_RECORDED DATA:_
==*==

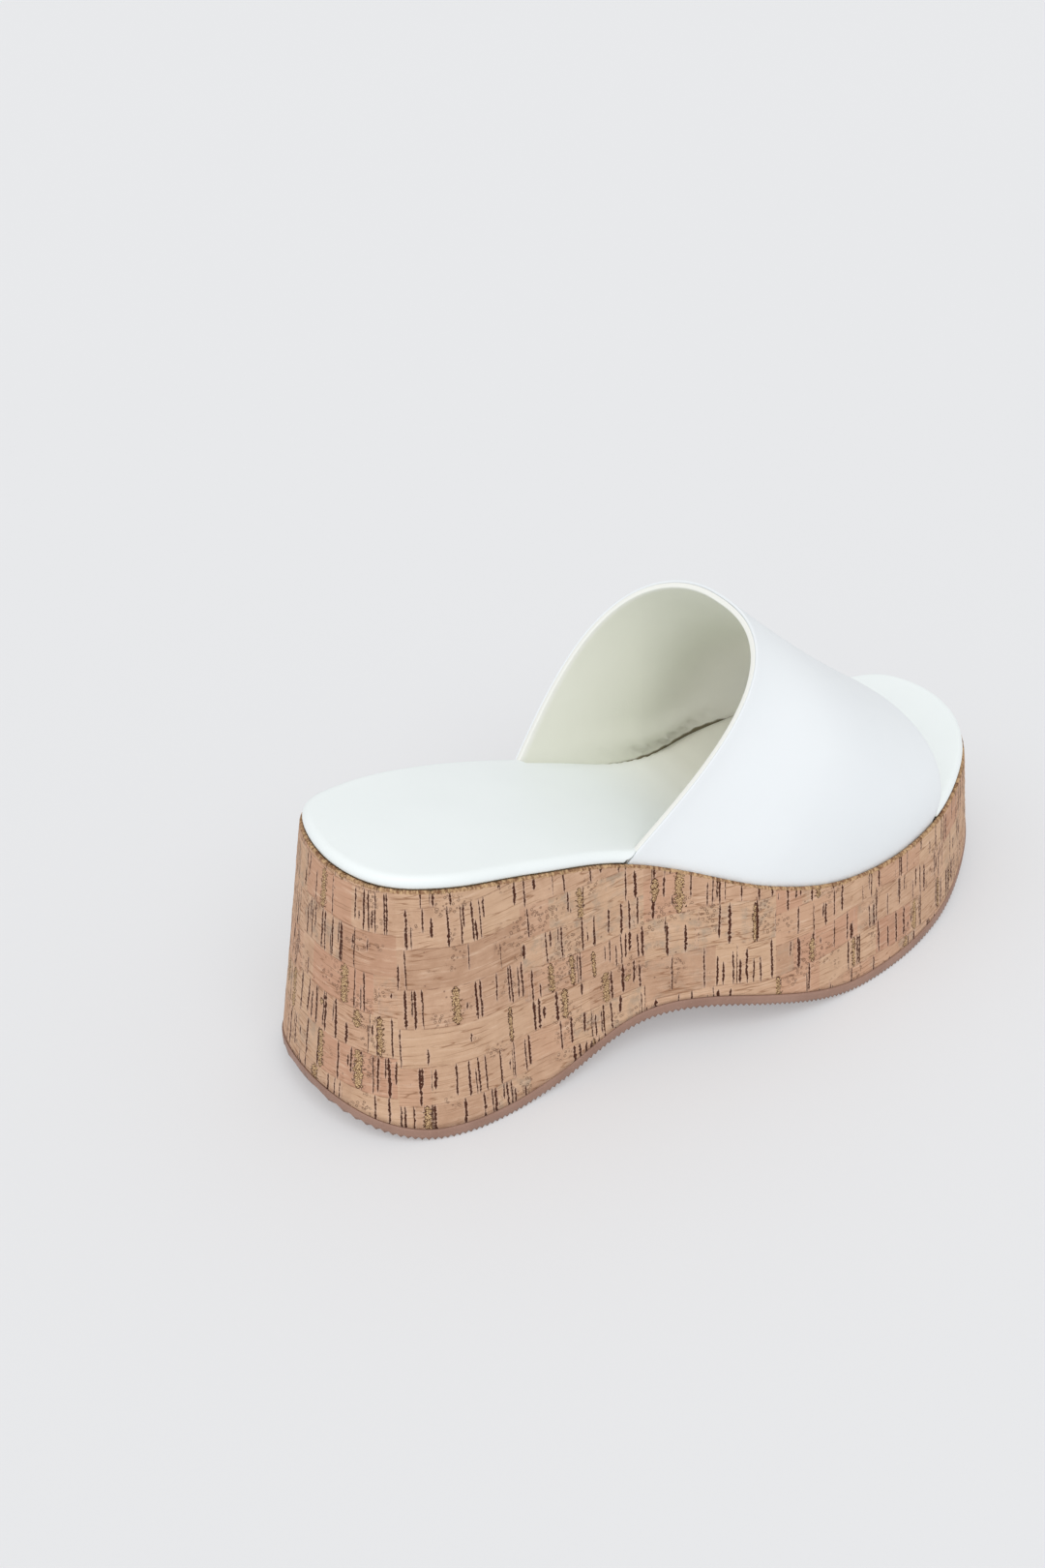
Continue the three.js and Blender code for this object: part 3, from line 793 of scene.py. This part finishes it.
def cork_cuts(look, along, share, key, block_key):
    """How far inside a dark slit and inside a broad gash a point lies, in millimetres."""
    fine = cork_slits(look, along, share, key, **FINE_SLITS)
    dense = cork_slits(look, along, share, block_key, **DENSE_SLITS)
    row = look.calc("MULTIPLY", key, 900.0)
    by_row = look.node("ShaderNodeCombineXYZ", {0: along, 1: row}).outputs[0]
    grouped = look.noise(by_row, 9 / MM, 1)
    dense = look.calc("SUBTRACT", dense, look.remap(grouped, *ROWS_WITH_DENSE_SLITS, 0.0, FAR_OUTSIDE))
    gash_key = look.calc("ADD", key, 0.37)
    gash = cork_slits(look, along, share, gash_key, **GASHES)
    return look.calc("MAXIMUM", fine, dense), gash


def cork_material():
    """Cork veneer: staggered blocks, upright slits, gold-brown gashes, pores, rings and hairlines."""
    look = Look("cork", roughness=0.78, specular=0.2)
    flat = look.place(attribute="wall")
    along, share, key, block_key = cork_places(look)
    streaks = look.noise(look.place(STREAK, "wall"), 1.3, 3, 0.6, 0.3)
    specks = cork_specks(look, flat)
    slits, gash = cork_cuts(look, along, share, key, block_key)
    cut = look.calc("MAXIMUM", look.remap(slits, -0.05, 0.1), look.remap(gash, -0.1, 0.05))

    base = cork_layers(look, flat, share, streaks, cork_ground(look, flat, block_key))
    base = look.mix(look.calc("MULTIPLY", specks, 0.6), base, (0.2, 0.1, 0.065))
    base = look.mix(look.remap(slits, -0.55, -0.15, 0, 0.4), base, (0.68, 0.46, 0.35))
    base = look.mix(cut, base, SLIT_BROWN)
    net = look.cells(flat, 0.6, "DISTANCE_TO_EDGE")["Distance"]
    gold = look.mix(look.remap(net, 0.03, 0.16), (0.13, 0.055, 0.025), (0.66, 0.45, 0.245))
    base = look.mix(look.remap(gash, 0.2, 0.3), base, gold)
    fibres = look.remap(look.noise(flat, 0.8, 2), 0.4, 0.6)
    frayed = look.mix(fibres, (0.22, 0.1, 0.045), (0.6, 0.4, 0.21))
    on_lip = look.split(look.place((1000, 1000, 1000), "wall"))[2]
    look.feed("Base Color", look.mix(look.calc("MULTIPLY", on_lip, 0.8), base, frayed))

    look.feed("Roughness", look.remap(look.noise(flat, 2, 3), 0.3, 0.7, 0.62, 0.88))
    hollow = look.calc("MAXIMUM", cut, look.calc("MULTIPLY", specks, 0.5))
    normal = look.bump(look.calc("SUBTRACT", 1.0, hollow), 0.3)
    normal = look.bump(streaks, 0.12, normal)
    normal = look.bump(look.noise(flat, 0.5, 3), 0.07, normal)
    look.feed("Normal", normal)
    return look.material


def rubber_material():
    look = Look("outsole_rubber", roughness=0.6)
    place = look.place()
    cloud = look.noise(place, 14, 4)
    base = look.mix(look.remap(cloud, 0.3, 0.7), (0.29, 0.165, 0.122), (0.36, 0.215, 0.163))
    speck = look.remap(look.noise(place, 0.8, 2), 0.62, 0.75, 0, 0.35)
    look.feed("Base Color", look.mix(speck, base, (0.52, 0.34, 0.27)))
    look.feed("Roughness", look.remap(look.noise(place, 3, 4), 0.3, 0.7, 0.52, 0.72))
    look.feed("Normal", look.bump(look.noise(place, 0.5, 3), 0.05))
    return look.material


def white_leather(name, light, shaded, grain_mm, grain_depth, rough, tints=()):
    """Smooth coated leather: faint cloudy tint, fine grain and uneven gloss.

    Each tint is a mesh attribute, its values for none and all of the tint, and the tint's colour.
    """
    look = Look(name, roughness=rough, specular=0.45)
    place = look.place()
    cloud = look.noise(place, 40, 3)
    base = look.mix(look.remap(cloud, 0.35, 0.65), shaded, light)
    for attribute, none, full, colour in tints:
        value = look.node("ShaderNodeAttribute", attribute_name=attribute).outputs["Fac"]
        base = look.mix(look.remap(value, none, full), base, colour)
    look.feed("Base Color", base)
    gloss = look.noise(place, 6, 4)
    look.feed("Roughness", look.remap(gloss, 0.3, 0.7, rough - 0.06, rough + 0.08))
    pebbles = look.cells(place, grain_mm, "SMOOTH_F1")["Distance"]
    normal = look.bump(pebbles, grain_depth)
    normal = look.bump(look.noise(place, 9, 2), 0.12, normal)
    look.feed("Normal", normal)
    return look.material


def upper_material():
    return white_leather("upper_white", (0.84, 0.875, 0.9), (0.825, 0.86, 0.885), 0.5, 0.012, 0.4)


def insole_material():
    """White, with a painted creamy shade and a painted reflection of the lining where the band covers
    it and keeps the light away.
    """
    return white_leather(
        "insole_white", (0.885, 0.935, 0.935), (0.865, 0.915, 0.915), 0.45, 0.012, 0.36,
        # painted shade and reflection of the lining where the band covers the footbed
        tints=[("covered", 0, 1, (0.93, 0.92, 0.84))],
    )


def lining_material():
    """Cream lining, off-white on its bare edge, painted lighter and less yellow deep inside against its
    shade, and painted dark as shade in its crease.
    """
    return white_leather(
        "lining_cream", (0.81, 0.82, 0.725), (0.78, 0.79, 0.69), 0.6, 0.02, 0.55,
        tints=[
            # painted light: lighter deep inside the band, against its shade
            ("deep", 0, 1, (0.945, 0.935, 0.86)),
            ("rim", 0, 1, (0.87, 0.875, 0.83)),
            # painted shade: a dark line on the lining just above where the footbed's edge meets it
            ("above", -2.8, -3.3, (0.25, 0.22, 0.14)),
        ],
    )


def fibre_material(name, light, dark, size_mm, depth_mm):
    """Pressed or woven fibres, for board, felt and backing cloth."""
    look = Look(name, roughness=0.9)
    place = look.place()
    strands = look.noise(look.place((0.25, 1, 1)), size_mm, 4, 0.7, 0.6)
    crossing = look.noise(look.place((1, 0.25, 1)), size_mm, 4, 0.7, 0.6)
    pattern = look.calc("MAXIMUM", strands, crossing)
    look.feed("Base Color", look.mix(look.remap(pattern, 0.4, 0.7), dark, light))
    matt = look.noise(place, 4, 2)
    look.feed("Roughness", look.remap(matt, 0.3, 0.7, 0.82, 0.96))
    look.feed("Normal", look.bump(pattern, depth_mm))
    return look.material


def foam_material(name, light, dark, cell_mm):
    look = Look(name, roughness=0.9)
    place = look.place()
    bubbles = look.cells(place, cell_mm)["Distance"]
    look.feed("Base Color", look.mix(look.remap(bubbles, 0.1, 0.7), dark, light))
    look.feed("Normal", look.bump(bubbles, 0.15))
    return look.material


def steel_material():
    look = Look("shank_steel", metallic=1.0)
    brushed = look.noise(look.place((0.04, 1, 1)), 0.4, 4)
    bright = look.remap(brushed, 0.3, 0.7)
    look.feed("Base Color", look.mix(bright, (0.45, 0.46, 0.48), (0.62, 0.63, 0.65)))
    look.feed("Roughness", look.remap(brushed, 0.3, 0.7, 0.28, 0.45))
    look.feed("Normal", look.bump(brushed, 0.02))
    return look.material


def dress_hidden_nodes():
    """Materials of the CAD nodes that keep their shape."""
    steel = steel_material()
    backing = fibre_material("interlining_fabric", (0.76, 0.73, 0.66), (0.6, 0.57, 0.5), 0.5, 0.1)
    felt = fibre_material("filler_felt", (0.52, 0.49, 0.42), (0.36, 0.33, 0.28), 0.8, 0.2)
    board = fibre_material("insole_fibreboard", (0.38, 0.28, 0.16), (0.25, 0.17, 0.09), 1.2, 0.1)
    looks = {
        "wedge_core": foam_material("core_foam", (0.72, 0.63, 0.49), (0.6, 0.5, 0.37), 1.1),
        "bottom_filler": felt,
        "insole_board": board,
        "insole_foam": foam_material("cushion_foam", (0.84, 0.81, 0.69), (0.7, 0.66, 0.53), 0.6),
        "shank": steel,
        "shank_rivet_heel": steel,
        "shank_rivet_waist": steel,
        "upper_interlining": backing,
        "throat_tape": backing,
        "toe_opening_tape": backing,
    }
    for name, material in looks.items():
        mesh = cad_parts[name].data
        mesh.materials.clear()
        mesh.materials.append(material)


# ---- Studio --------------------------------------------------------------------------------------

CAMERA_AT = np.array([-203.3, -403.6, 393.5])
CAMERA_LOOKS = Vector((0.4676, 0.6969, -0.5438))
CAMERA_LENS = 46.78
SKY_STRENGTH = 0.71
FLOOR_REACH = 12.0  # metres from the middle to each edge
FLOOR_GLOW = 0.32  # share of the floor's light that the floor gives off itself as painted light, which fades the shadows on it
OPEN_FLOOR_LIGHT = 1.005  # what lamps and sky together send to the open floor


def camera():
    data = bpy.data.cameras.new("camera")
    data.lens = CAMERA_LENS
    made = bpy.data.objects.new("camera", data)
    bpy.context.scene.collection.objects.link(made)
    made.location = to_row(CAMERA_AT)
    made.rotation_euler = CAMERA_LOOKS.to_track_quat("-Z", "Y").to_euler()
    bpy.context.scene.camera = made


def light(name, strength, towards, softness):
    """A distant lamp that shines from the given direction, as soft as its angle in radians."""
    data = bpy.data.lights.new(name, "SUN")
    data.energy = strength
    data.angle = softness
    made = bpy.data.objects.new(name, data)
    bpy.context.scene.collection.objects.link(made)
    made.rotation_euler = Vector(towards).to_track_quat("Z", "Y").to_euler()


def floor():
    """Pale paper that glows a little by itself as painted light, which keeps the shadows on it faint.
    """
    look = Look("floor", roughness=0.95, specular=0.1)
    paper = look.remap(look.noise(look.place(), 900, 2), 0.3, 0.7)
    colour = look.mix(paper, (0.801, 0.809, 0.825), (0.807, 0.815, 0.831))
    # Painted light: the floor glows though it is no lamp, and its colour is darkened by the same share.
    look.feed("Base Color", look.mix(FLOOR_GLOW, colour, (0, 0, 0)))
    look.feed("Emission Color", colour)
    look.shader.inputs["Emission Strength"].default_value = FLOOR_GLOW * OPEN_FLOOR_LIGHT
    mesh = bpy.data.meshes.new("floor")
    corners = [(-1, -1, 0), (1, -1, 0), (1, 1, 0), (-1, 1, 0)]
    mesh.from_pydata([tuple(FLOOR_REACH * c for c in corner) for corner in corners], [], [(0, 1, 2, 3)])
    mesh.materials.append(look.material)
    made = bpy.data.objects.new("floor", mesh)
    bpy.context.scene.collection.objects.link(made)


def studio():
    floor()
    world = bpy.data.worlds.new("studio")
    world.use_nodes = True
    background = world.node_tree.nodes["Background"]
    background.inputs["Color"].default_value = (1, 1, 1, 1)
    background.inputs["Strength"].default_value = SKY_STRENGTH
    bpy.context.scene.world = world
    light("key", 0.95, (-0.3, -0.75, 1.1), 0.8)
    light("side", 0.3, (-1.0, -0.3, 0.6), 1.2)
    bpy.context.scene.view_settings.view_transform = "Standard"


# ---- Scene ---------------------------------------------------------------------------------------

camera()
studio()
cork_wrap()
outsole()
insole_cover()
upper_outer()
upper_lining()
dress_hidden_nodes()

==*==

_GIVEN EXERCISE:_ Using the material above, quote the first line and each line after it, stopping at and including the line that holds "look.remap(gash, -0.1, 0.05))".

_ANSWER FOR THE TASK:_
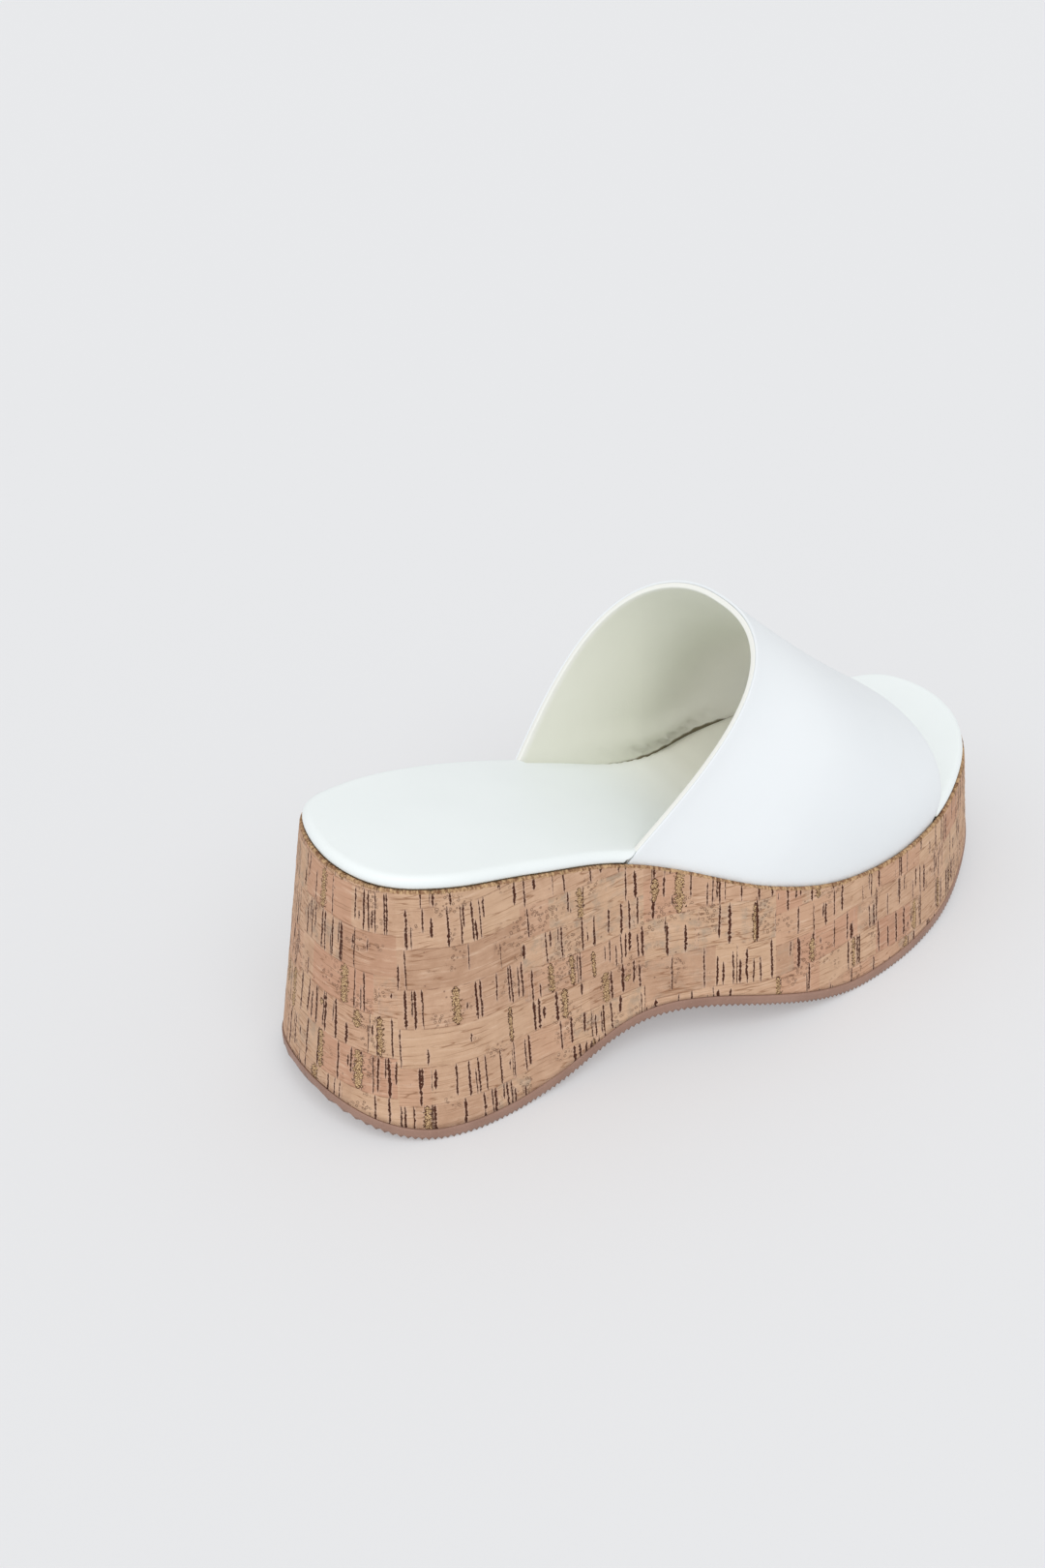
Continue the three.js and Blender code for this object: part 3, from line 793 of scene.py. This part finishes it.
def cork_cuts(look, along, share, key, block_key):
    """How far inside a dark slit and inside a broad gash a point lies, in millimetres."""
    fine = cork_slits(look, along, share, key, **FINE_SLITS)
    dense = cork_slits(look, along, share, block_key, **DENSE_SLITS)
    row = look.calc("MULTIPLY", key, 900.0)
    by_row = look.node("ShaderNodeCombineXYZ", {0: along, 1: row}).outputs[0]
    grouped = look.noise(by_row, 9 / MM, 1)
    dense = look.calc("SUBTRACT", dense, look.remap(grouped, *ROWS_WITH_DENSE_SLITS, 0.0, FAR_OUTSIDE))
    gash_key = look.calc("ADD", key, 0.37)
    gash = cork_slits(look, along, share, gash_key, **GASHES)
    return look.calc("MAXIMUM", fine, dense), gash


def cork_material():
    """Cork veneer: staggered blocks, upright slits, gold-brown gashes, pores, rings and hairlines."""
    look = Look("cork", roughness=0.78, specular=0.2)
    flat = look.place(attribute="wall")
    along, share, key, block_key = cork_places(look)
    streaks = look.noise(look.place(STREAK, "wall"), 1.3, 3, 0.6, 0.3)
    specks = cork_specks(look, flat)
    slits, gash = cork_cuts(look, along, share, key, block_key)
    cut = look.calc("MAXIMUM", look.remap(slits, -0.05, 0.1), look.remap(gash, -0.1, 0.05))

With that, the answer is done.